**PROBLEM TO SOLVE:** Please reproduce every record, keeping each one exactly as written.

**THE INPUT:**
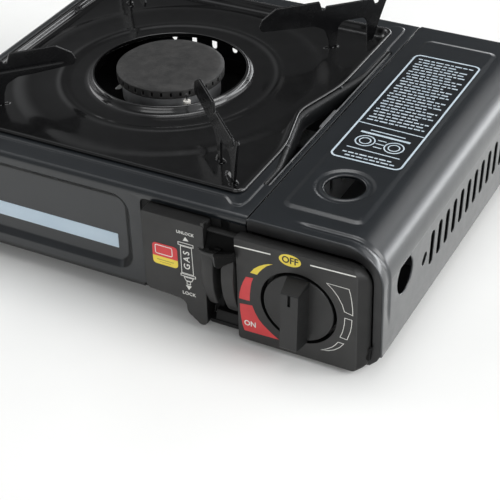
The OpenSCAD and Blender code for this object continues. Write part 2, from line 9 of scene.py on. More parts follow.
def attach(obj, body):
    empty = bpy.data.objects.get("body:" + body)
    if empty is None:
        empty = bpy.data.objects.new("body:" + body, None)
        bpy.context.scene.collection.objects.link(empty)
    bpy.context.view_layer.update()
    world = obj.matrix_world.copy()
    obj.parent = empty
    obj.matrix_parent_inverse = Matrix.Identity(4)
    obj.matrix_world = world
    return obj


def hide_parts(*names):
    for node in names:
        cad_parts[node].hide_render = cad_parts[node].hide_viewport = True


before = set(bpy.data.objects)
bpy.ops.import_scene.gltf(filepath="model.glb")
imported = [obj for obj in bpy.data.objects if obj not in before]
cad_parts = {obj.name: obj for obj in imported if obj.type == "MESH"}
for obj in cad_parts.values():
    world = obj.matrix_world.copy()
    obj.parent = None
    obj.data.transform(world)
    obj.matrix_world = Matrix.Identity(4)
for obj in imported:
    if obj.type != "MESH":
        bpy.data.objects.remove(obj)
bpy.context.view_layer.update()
S = 0.001

# ------------------------------------------------------------------ materials


def ramp_mix(nt, fac, a, b):
    """A colour between a and b, by a 0..1 socket."""
    r = nt.nodes.new("ShaderNodeValToRGB")
    r.color_ramp.elements[0].position = 0.3
    r.color_ramp.elements[1].position = 0.7
    r.color_ramp.elements[0].color = (*a, 1)
    r.color_ramp.elements[1].color = (*b, 1)
    nt.links.new(fac, r.inputs[0])
    return r.outputs[0]


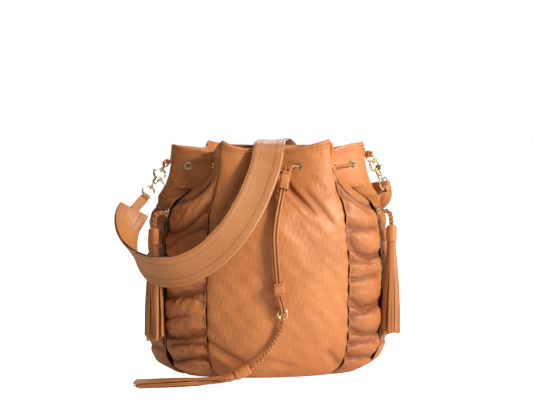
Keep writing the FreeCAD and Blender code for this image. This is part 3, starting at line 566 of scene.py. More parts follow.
def ruchedShape(creases, seed, seamFirst, puff=0.0088, climb=0.026):
    def shape(turn, z, u, v):
        across = u if seamFirst else 1.0 - u
        valley = creaseField(across, z + 0.0022 * wander(across * 1.5, v * 2.0, seed), creases)
        bulge = np.sin(np.pi * np.clip(across * 0.94 + 0.03, 0, 1)) ** 0.45
        ends = rise(0.0, 0.016, z) * (1 - 0.6 * rise(0.226, 0.240, z))
        body = puff * bulge * (0.45 + 0.55 * ends)
        fine = 0.0021 * pleats(z, seed + 3) * np.exp(-across / 0.20) * rise(0.0, 0.05, across)
        fine += 0.0012 * pleats(z * 1.2, seed + 4) * np.exp(-(1 - across) / 0.14)
        soft = 0.0009 * wander(across * 2.0, v * 7.0, seed + 5) + 0.0004 * wander(across * 7, v * 21, seed + 6)
        valley = np.minimum(valley, body + 0.0012)
        out = body - valley - fine + soft * bulge - 0.0006
        lift = climb * (1 - across) ** 1.8 * rise(0.150, 0.2405, z)
        # painted shade: darker along the valleys, in the fine gathers and next to the seam
        paintedShade = valley / 0.0062 + fine / 0.0030 + 0.4 * np.exp(-across / 0.03)
        return np.clip(out, -0.0014, 0.0105), lift, paintedShade
    return shape


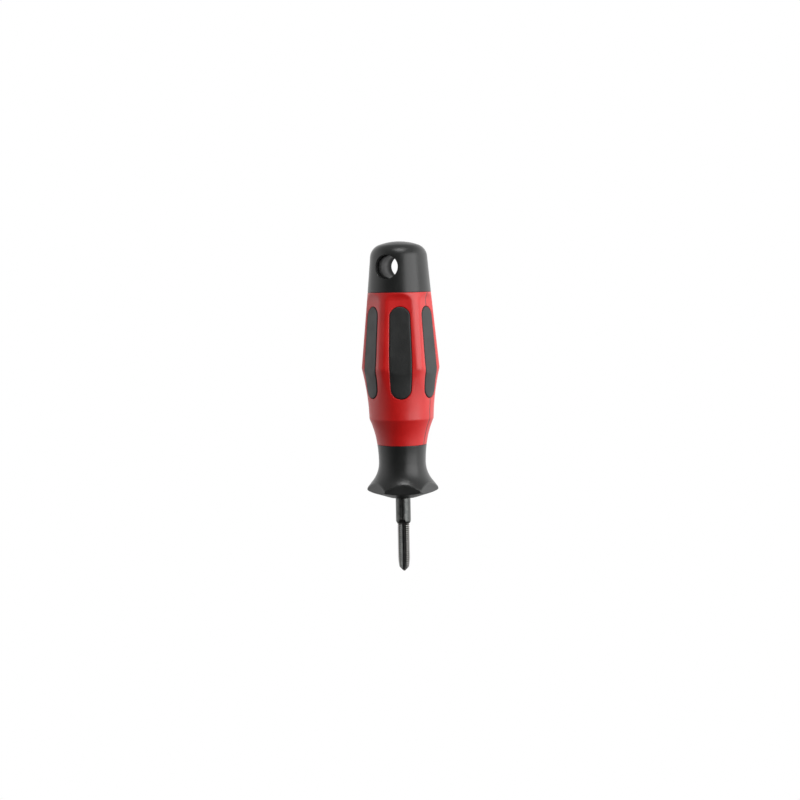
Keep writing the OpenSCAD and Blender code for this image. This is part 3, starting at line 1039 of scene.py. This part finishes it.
def light_studio():
    """White room with a broad soft box at the right and a small one overhead."""
    world = bpy.data.worlds.new("studio")
    bpy.context.scene.world = world
    world.use_nodes = True
    nodes, links = world.node_tree.nodes, world.node_tree.links
    glow = nodes["Background"]
    glow.inputs["Color"].default_value = (1, 1, 1, 1)
    white = nodes.new("ShaderNodeBackground")
    white.inputs["Color"].default_value = (1, 1, 1, 1)
    direction = nodes.new("ShaderNodeTexCoord").outputs["Generated"]
    links.new(surround(nodes, links, direction), glow.inputs["Strength"])
    plain_white_to_camera(nodes, links, glow, white, "World Output")
    area_light("key", azimuth=48, elevation=9, distance=0.9, width=0.92, height=0.85, power=6.9)
    area_light("top", azimuth=12, elevation=68, distance=0.8, width=0.34, height=0.24, power=1.9)


def lay_floor():
    """Plain pale floor well below the point, so that no shadow or horizon crosses the view."""
    mesh = bpy.data.meshes.new("floor")
    half, depth = 30.0, -0.25
    corners = [(-half, -half, depth), (half, -half, depth), (half, half, depth), (-half, half, depth)]
    mesh.from_pydata(corners, [], [(0, 1, 2, 3)])
    floor = bpy.data.objects.new("floor", mesh)
    bpy.context.scene.collection.objects.link(floor)
    material = bpy.data.materials.new("pale_floor")
    material.use_nodes = True
    nodes, links = material.node_tree.nodes, material.node_tree.links
    glow = nodes.new("ShaderNodeEmission")
    white = nodes.new("ShaderNodeEmission")
    from_tool = nodes.new("ShaderNodeVectorMath")
    from_tool.operation = "SUBTRACT"
    from_tool.inputs[1].default_value = MIDDLE
    links.new(nodes.new("ShaderNodeNewGeometry").outputs["Position"], from_tool.inputs[0])
    way = nodes.new("ShaderNodeVectorMath")
    way.operation = "NORMALIZE"
    links.new(from_tool.outputs["Vector"], way.inputs[0])
    links.new(surround(nodes, links, way.outputs["Vector"]), glow.inputs["Strength"])
    plain_white_to_camera(nodes, links, glow, white, "Material Output")
    mesh.materials.append(material)


def set_camera():
    """Long lens at about arm's length, level with the upper grip and pitched a little down."""
    sideways, distance, height = -0.0005, 0.662, 0.1201
    pitch, roll = math.radians(4.4), math.radians(1.07)
    lens_over_sensor = 2.07
    data = bpy.data.cameras.new("camera")
    data.sensor_width = 36.0
    data.lens = lens_over_sensor * data.sensor_width
    camera = bpy.data.objects.new("camera", data)
    camera.rotation_mode = "QUATERNION"
    camera.location = (sideways, -distance, height)
    ahead = Vector((0, math.cos(pitch), -math.sin(pitch)))
    level = ahead.to_track_quat("-Z", "Y")
    camera.rotation_quaternion = level @ Matrix.Rotation(-roll, 3, "Z").to_quaternion()
    bpy.context.scene.collection.objects.link(camera)
    bpy.context.scene.camera = camera


set_camera()
build_tool()
light_studio()
lay_floor()
bpy.context.scene.view_settings.view_transform = "Standard"
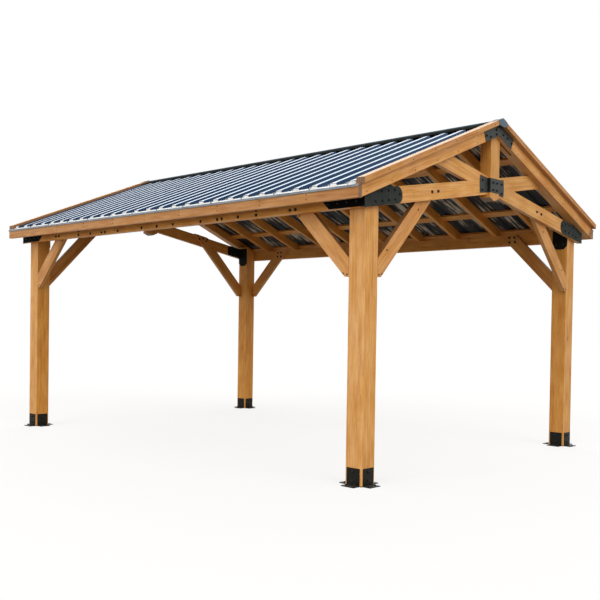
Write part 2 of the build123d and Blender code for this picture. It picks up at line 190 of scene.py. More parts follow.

**TASK SOLUTION:**
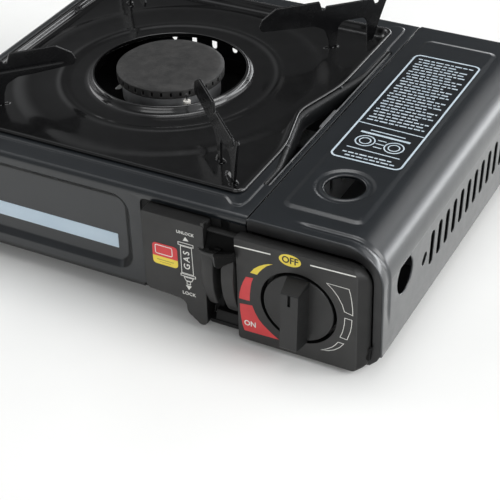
The OpenSCAD and Blender code for this object continues. Write part 2, from line 9 of scene.py on. More parts follow.
def attach(obj, body):
    empty = bpy.data.objects.get("body:" + body)
    if empty is None:
        empty = bpy.data.objects.new("body:" + body, None)
        bpy.context.scene.collection.objects.link(empty)
    bpy.context.view_layer.update()
    world = obj.matrix_world.copy()
    obj.parent = empty
    obj.matrix_parent_inverse = Matrix.Identity(4)
    obj.matrix_world = world
    return obj


def hide_parts(*names):
    for node in names:
        cad_parts[node].hide_render = cad_parts[node].hide_viewport = True


before = set(bpy.data.objects)
bpy.ops.import_scene.gltf(filepath="model.glb")
imported = [obj for obj in bpy.data.objects if obj not in before]
cad_parts = {obj.name: obj for obj in imported if obj.type == "MESH"}
for obj in cad_parts.values():
    world = obj.matrix_world.copy()
    obj.parent = None
    obj.data.transform(world)
    obj.matrix_world = Matrix.Identity(4)
for obj in imported:
    if obj.type != "MESH":
        bpy.data.objects.remove(obj)
bpy.context.view_layer.update()
S = 0.001

# ------------------------------------------------------------------ materials


def ramp_mix(nt, fac, a, b):
    """A colour between a and b, by a 0..1 socket."""
    r = nt.nodes.new("ShaderNodeValToRGB")
    r.color_ramp.elements[0].position = 0.3
    r.color_ramp.elements[1].position = 0.7
    r.color_ramp.elements[0].color = (*a, 1)
    r.color_ramp.elements[1].color = (*b, 1)
    nt.links.new(fac, r.inputs[0])
    return r.outputs[0]


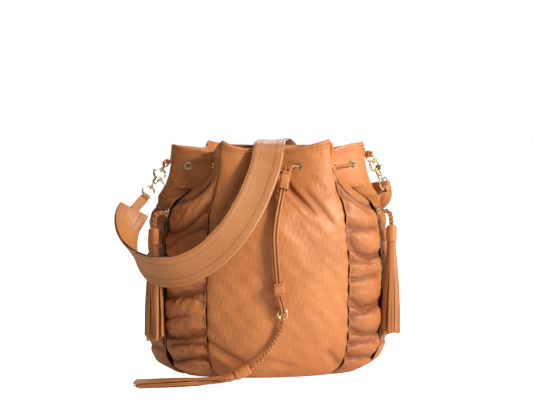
Keep writing the FreeCAD and Blender code for this image. This is part 3, starting at line 566 of scene.py. More parts follow.
def ruchedShape(creases, seed, seamFirst, puff=0.0088, climb=0.026):
    def shape(turn, z, u, v):
        across = u if seamFirst else 1.0 - u
        valley = creaseField(across, z + 0.0022 * wander(across * 1.5, v * 2.0, seed), creases)
        bulge = np.sin(np.pi * np.clip(across * 0.94 + 0.03, 0, 1)) ** 0.45
        ends = rise(0.0, 0.016, z) * (1 - 0.6 * rise(0.226, 0.240, z))
        body = puff * bulge * (0.45 + 0.55 * ends)
        fine = 0.0021 * pleats(z, seed + 3) * np.exp(-across / 0.20) * rise(0.0, 0.05, across)
        fine += 0.0012 * pleats(z * 1.2, seed + 4) * np.exp(-(1 - across) / 0.14)
        soft = 0.0009 * wander(across * 2.0, v * 7.0, seed + 5) + 0.0004 * wander(across * 7, v * 21, seed + 6)
        valley = np.minimum(valley, body + 0.0012)
        out = body - valley - fine + soft * bulge - 0.0006
        lift = climb * (1 - across) ** 1.8 * rise(0.150, 0.2405, z)
        # painted shade: darker along the valleys, in the fine gathers and next to the seam
        paintedShade = valley / 0.0062 + fine / 0.0030 + 0.4 * np.exp(-across / 0.03)
        return np.clip(out, -0.0014, 0.0105), lift, paintedShade
    return shape


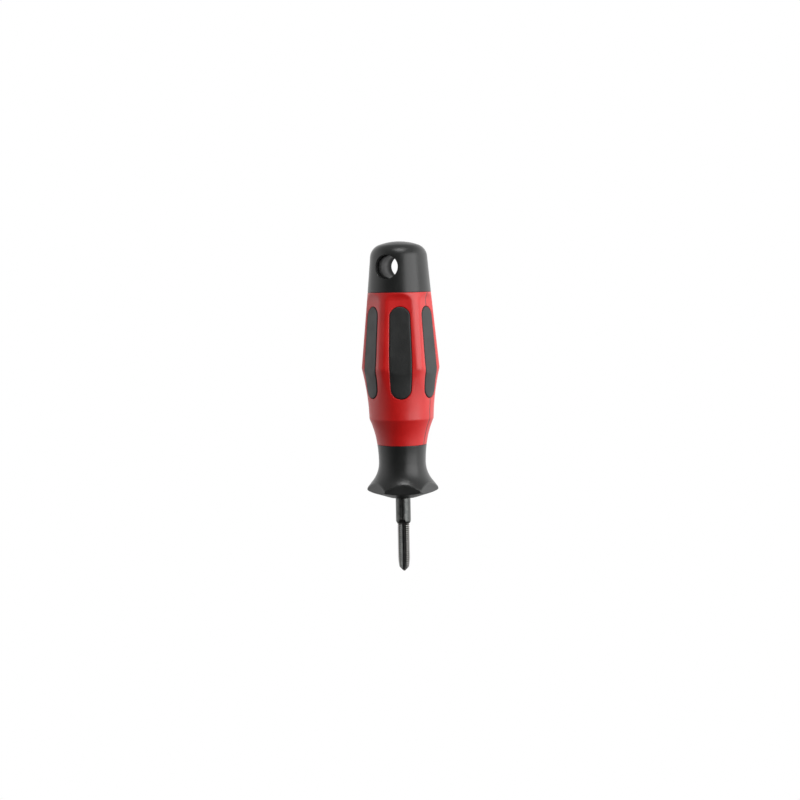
Keep writing the OpenSCAD and Blender code for this image. This is part 3, starting at line 1039 of scene.py. This part finishes it.
def light_studio():
    """White room with a broad soft box at the right and a small one overhead."""
    world = bpy.data.worlds.new("studio")
    bpy.context.scene.world = world
    world.use_nodes = True
    nodes, links = world.node_tree.nodes, world.node_tree.links
    glow = nodes["Background"]
    glow.inputs["Color"].default_value = (1, 1, 1, 1)
    white = nodes.new("ShaderNodeBackground")
    white.inputs["Color"].default_value = (1, 1, 1, 1)
    direction = nodes.new("ShaderNodeTexCoord").outputs["Generated"]
    links.new(surround(nodes, links, direction), glow.inputs["Strength"])
    plain_white_to_camera(nodes, links, glow, white, "World Output")
    area_light("key", azimuth=48, elevation=9, distance=0.9, width=0.92, height=0.85, power=6.9)
    area_light("top", azimuth=12, elevation=68, distance=0.8, width=0.34, height=0.24, power=1.9)


def lay_floor():
    """Plain pale floor well below the point, so that no shadow or horizon crosses the view."""
    mesh = bpy.data.meshes.new("floor")
    half, depth = 30.0, -0.25
    corners = [(-half, -half, depth), (half, -half, depth), (half, half, depth), (-half, half, depth)]
    mesh.from_pydata(corners, [], [(0, 1, 2, 3)])
    floor = bpy.data.objects.new("floor", mesh)
    bpy.context.scene.collection.objects.link(floor)
    material = bpy.data.materials.new("pale_floor")
    material.use_nodes = True
    nodes, links = material.node_tree.nodes, material.node_tree.links
    glow = nodes.new("ShaderNodeEmission")
    white = nodes.new("ShaderNodeEmission")
    from_tool = nodes.new("ShaderNodeVectorMath")
    from_tool.operation = "SUBTRACT"
    from_tool.inputs[1].default_value = MIDDLE
    links.new(nodes.new("ShaderNodeNewGeometry").outputs["Position"], from_tool.inputs[0])
    way = nodes.new("ShaderNodeVectorMath")
    way.operation = "NORMALIZE"
    links.new(from_tool.outputs["Vector"], way.inputs[0])
    links.new(surround(nodes, links, way.outputs["Vector"]), glow.inputs["Strength"])
    plain_white_to_camera(nodes, links, glow, white, "Material Output")
    mesh.materials.append(material)


def set_camera():
    """Long lens at about arm's length, level with the upper grip and pitched a little down."""
    sideways, distance, height = -0.0005, 0.662, 0.1201
    pitch, roll = math.radians(4.4), math.radians(1.07)
    lens_over_sensor = 2.07
    data = bpy.data.cameras.new("camera")
    data.sensor_width = 36.0
    data.lens = lens_over_sensor * data.sensor_width
    camera = bpy.data.objects.new("camera", data)
    camera.rotation_mode = "QUATERNION"
    camera.location = (sideways, -distance, height)
    ahead = Vector((0, math.cos(pitch), -math.sin(pitch)))
    level = ahead.to_track_quat("-Z", "Y")
    camera.rotation_quaternion = level @ Matrix.Rotation(-roll, 3, "Z").to_quaternion()
    bpy.context.scene.collection.objects.link(camera)
    bpy.context.scene.camera = camera


set_camera()
build_tool()
light_studio()
lay_floor()
bpy.context.scene.view_settings.view_transform = "Standard"
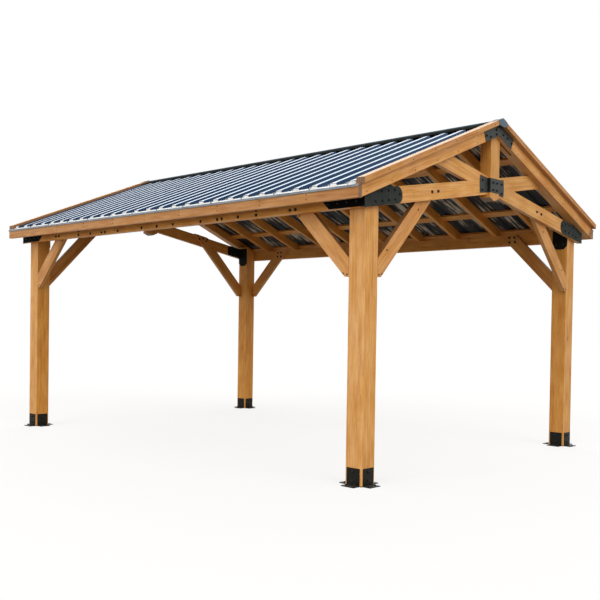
Write part 2 of the build123d and Blender code for this picture. It picks up at line 190 of scene.py. More parts follow.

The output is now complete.